Reaching the summit produced such a surge of elation and joy that I forgot how quickly my body temperature was dropping, so I bundled up and enjoyed the view. As far as the eye can see from this point, you, at 4800 meters, are on top of the world and it is a breathtaking sight to behold. You can see into Italy and Switzerland, and you’re well above the clouds. There are no pictures or words that I could use to explain how beautiful it was and I was truly in awe. However, I was only halfway done.

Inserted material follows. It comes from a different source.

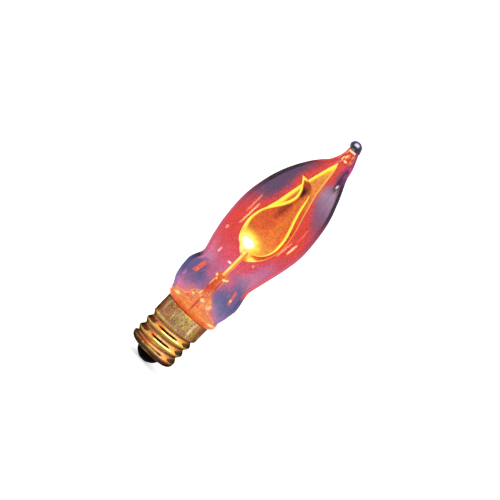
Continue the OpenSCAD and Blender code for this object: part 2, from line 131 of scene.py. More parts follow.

The weather that afternoon began to turn for the worst, and as I headed down I met some Spaniard mountaineers who didn’t want to risk the weather. I had reached a point of exhaustion to where I didn’t feel safe down climbing from Gouter Refuge to Tete Rousse, so I stayed the night at Gouter Refuge. There, I met two Germans I’d previously met at Tete Rousse who thought for sure I’d be dead but we nonetheless celebrated victory over some beer. A nice Norwegian woman was kind enough to lend some painkillers. Gouter Refuge is essentially the international space station of mountaineering, with people from all reaches of the world gathered. I did experience pounding headaches from the altitude and dehydration throughout the night, so I took steps to recover so I could make it down safely the next morning.

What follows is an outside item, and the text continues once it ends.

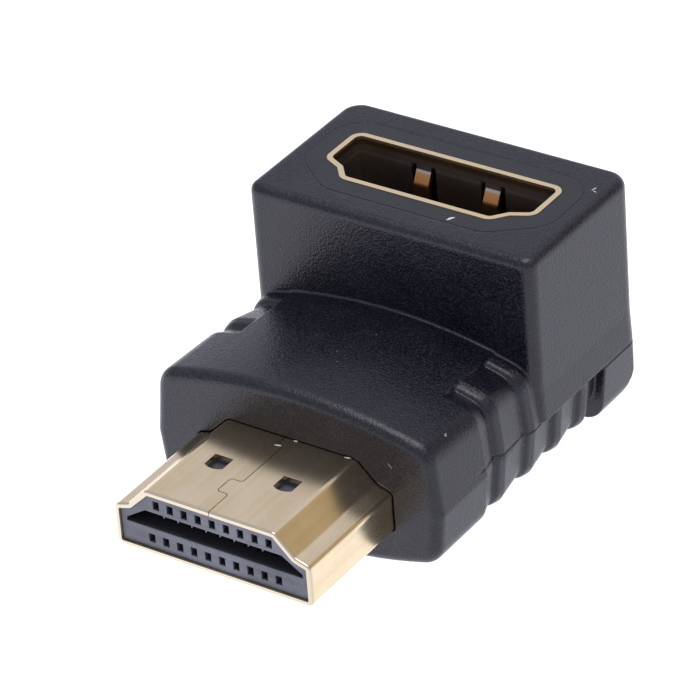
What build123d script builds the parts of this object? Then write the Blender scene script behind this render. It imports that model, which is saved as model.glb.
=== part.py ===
from build123d import *
import os
from math import atan, degrees, radians, tan

# Right angle video adapter: a flat D-shaped plug at the front of a short leg,
# a matching socket in the top of a block, and one moulded elbow round both.
# Millimetres. X is the width, the plug points to -Y, +Z is up. The origin is
# in the middle of the adapter's length, level with the lowest line of its
# underside.

# Overall
overall_length = 31.5
plug_reach = 8.55
body_width = 20.4
parting_z = 5.0

# Leg: the lying half of the elbow. Heights are from the parting line.
crown_front = 5.85
crown_rear = 5.35
shoulder_front = 4.45
shoulder_rear = 3.9
shoulder_below = 3.4
side_draft = 6.5
leg_corner_radius = 1.6
front_edge_radius = 0.7

# Block: the standing half of the elbow
block_depth = 12.0
block_width = 20.3
block_flare = 0.1
block_top = 16.45
block_front_radius = 0.8
block_back_radius = 1.4
block_top_radius = 0.6
flare_height = 2.2
elbow_length = 4.35
elbow_radius = 4.9
elbow_shoulder = 3.95
elbow_corner_radius = 1.5
elbow_lift = 0.06

# Scale-shaped grip ribs on both sides of the bend
head_length = 5.3
first_rib_length = 1.3
rib_pitch_change = -0.2
rib_count = 4
rib_seam = 0.04
rib_drop = 0.36
rib_nose = ((0, 1), (0.08, 0.55), (0.25, 0.25), (0.75, 0))
last_rib_drop = 0.7
rib_inner_x = 7.3

# Sheet metal and clearances
sheet = 0.3
housing_gap = 0.03
exit_gap = 0.05

# Plug shell: an outline with its wide face down, measured outside
plug_width = 13.9
plug_height = 4.45
plug_narrow_width = 9.1
plug_shoulder = 2.8
plug_shelf = (5.9, 3.12)
plug_corner_radius = 0.42
plug_lip_radius = 0.14
plug_floor_z = 3.1
plug_shell_length = 14.0
lock_hole_width = 1.3
lock_hole_length = 1.15
lock_hole_bulge = 0.22
lock_hole_x = 2.45
lock_hole_back = 5.16
seam_width = 0.05
seam_bend = 0.2
seam_tab_length = 1.42
seam_tabs = ((2.05, 0.83), (7.6, 0.45))

# Plug housing, with heights from the plug's wide face
plug_housing_recess = 0.2
slot_depth = 6.9
slot_bottom = 1.72
slot_side_top = 1.98
slot_top = 2.88
slot_half = 6.25
slot_top_half = 4.85
opening_width = 0.45
opening_height = 0.6
upper_opening_z = 3.43
lower_opening_z = 1.0
bridge_length = 1.1
lock_pocket_depth = 0.25
fin_thickness = 0.08
fin_start = 0.03
fin_length = 0.6
fin_drop = 0.17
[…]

For lessons learned, I should’ve brought more of everything. I should have brought more food, brought more more water, applied more sunscreen (my whole face paid for that), changed my socks more often, and gotten a sleeping bag. The extra weight would have been worth having those extra items. I was lucky that the weather held long enough to summit and get back to the Gouter Refuge. My preparation was rushed, but I was confident in my abilities and with what I can handle physically. If you ever decide to do it yourself, don’t make the mistakes I made and always Climb to Conquer.
Are there are any technical parts to this route? Harness ice axe etc.?
There were steep sections where an ice axe is definitely recommended.